By the end of this section, you have learnt how to load and read the data into and from Cosmos DB using Azure Cosmos DB Connector for Apache Spark.

How it works…

azure-cosmosdb-spark is the official connector for Azure Cosmos DB and Apache Spark. This connector allows you to easily read to and write from Azure Cosmos DB via Apache Spark DataFrames in Python and Scala. It also allows you to easily create a lambda architecture for batch processing, stream processing, and a serving layer while being globally replicated and minimizing the latency involved in working with big data.
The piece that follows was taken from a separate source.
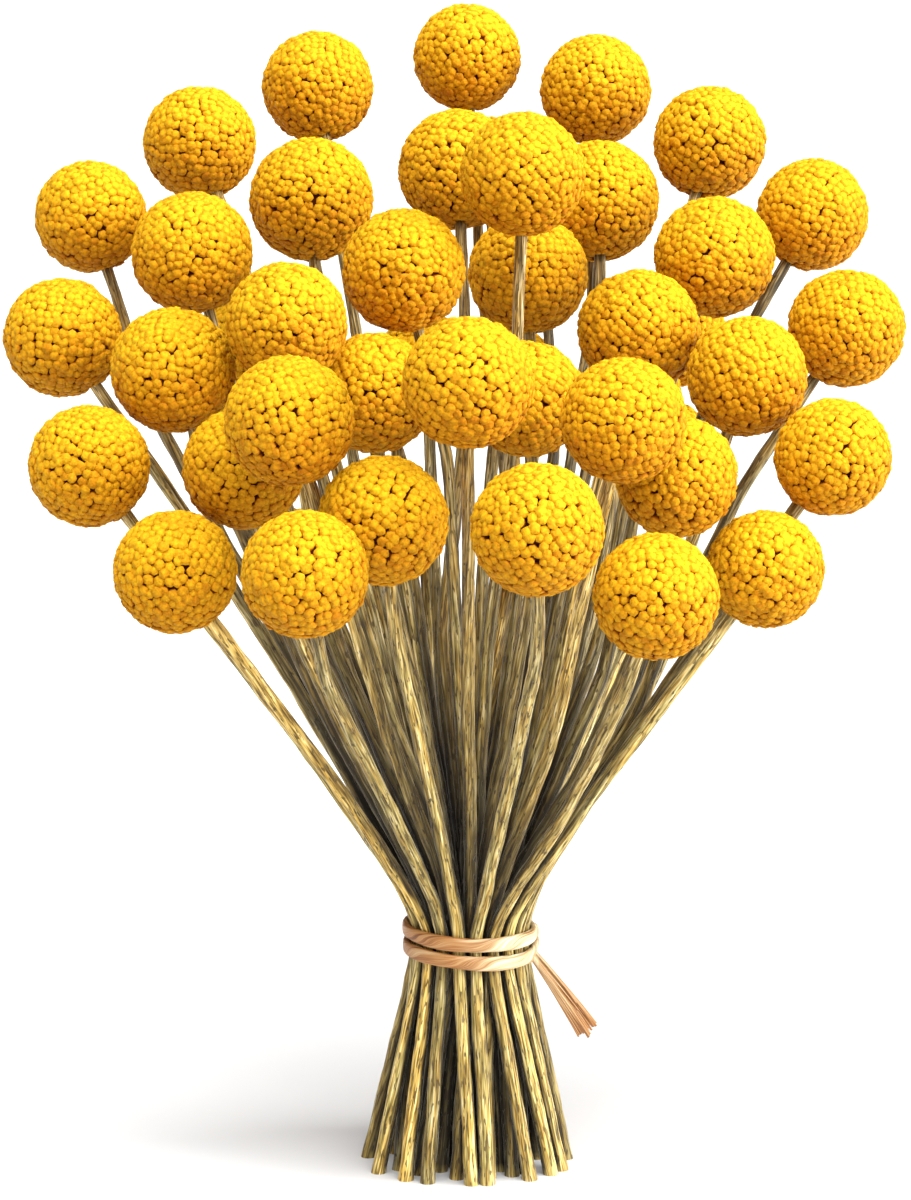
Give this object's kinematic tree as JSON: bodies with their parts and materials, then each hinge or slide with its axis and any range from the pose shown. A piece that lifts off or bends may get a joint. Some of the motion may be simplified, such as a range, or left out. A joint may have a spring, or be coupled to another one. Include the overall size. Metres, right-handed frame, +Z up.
{
  "type": "dried billy buttons bunch",
  "caption": "Hand-tied bunch of dried globe flowers on straight stems that fan out above a raffia tie and stand on level cut ends.",
  "frame": {"origin": "middle of the cut ends that the bunch stands on, in the plane of the surface under them", "axes": "+Z up from the cut ends to the flower heads, the lowest heads and the front of the bunch towards -Y, +X to the right seen from the front"},
  "size_m": [0.2161, 0.2302, 0.2817],
  "materials": {
    "dried_florets": "matte",
    "dried_stem": "matte",
    "raffia": "satin"
  },
  "bodies": {
    "root": {"flower_head_01": "dried_florets", "flower_head_02": "dried_florets", "flower_head_03": "dried_florets", "flower_head_04": "dried_florets", "flower_head_05": "dried_florets", "flower_head_06": "dried_florets", "flower_head_07": "dried_florets", "flower_head_08": "dried_florets", "flower_head_09": "dried_florets", "flower_head_10": "dried_florets", "flower_head_11": "dried_florets", "flower_head_12": "dried_florets", "flower_head_13": "dried_florets", "flower_head_14": "dried_florets", "flower_head_15": "dried_florets", "flower_head_16": "dried_florets", "flower_head_17": "dried_florets", "flower_head_18": "dried_florets", "flower_head_19": "dried_florets", "flower_head_20": "dried_florets", "flower_head_21": "dried_florets", "flower_head_22": "dried_florets", "flower_head_23": "dried_florets", "flower_head_24": "dried_florets", "flower_head_25": "dried_florets", "flower_head_26": "dried_florets", "flower_head_27": "dried_florets", "flower_head_28": "dried_florets", "flower_head_29": "dried_florets", "flower_head_30": "dried_florets", "flower_head_31": "dried_florets", "flower_head_32": "dried_florets", "flower_head_33": "dried_florets", "flower_head_34": "dried_florets", "flower_head_35": "dried_florets", "flower_head_36": "dried_florets", "flower_head_37": "dried_florets", "flower_head_38": "dried_florets", "flower_head_39": "dried_florets", "flower_head_40": "dried_florets", "flower_head_41": "dried_florets", "flower_head_42": "dried_florets", "flower_head_43": "dried_florets", "flower_head_44": "dried_florets", "flower_head_45": "dried_florets", "flower_head_46": "dried_florets", "flower_head_47": "dried_florets", "flower_head_48": "dried_florets", "flower_head_49": "dried_florets", "flower_head_50": "dried_florets", "flower_head_51": "dried_florets", "flower_head_52": "dried_florets", "stems_01": "dried_stem", "stems_02": "dried_stem", "stems_03": "dried_stem", "stems_04": "dried_stem", "stems_05": "dried_stem", "stems_06": "dried_stem", "stems_07": "dried_stem", "raffia_tie": "raffia"}
  },
  "joints": []
}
Azure Cosmos DB Connector is a client library that allows Azure Cosmos DB to act as an input source or output sink for Spark jobs. Fast connectivity between Apache Spark and Azure Cosmos DB provides the ability to process data in a performant way. Data can be quickly persisted and retrieved using Azure Cosmos DB with the Spark to Cosmos DB connector. This also helps to solve scenarios, including blazing fast Internet of Things (IoT) scenarios, and while performing analytics, push-down predicate filtering, and advanced analytics.

We can use query_pagesize as a parameter to control number of documents that each query page should hold. Larger the value for query_pagesize, lesser is the network roundtrip which is required to fetch the data and thus leading to better throughput.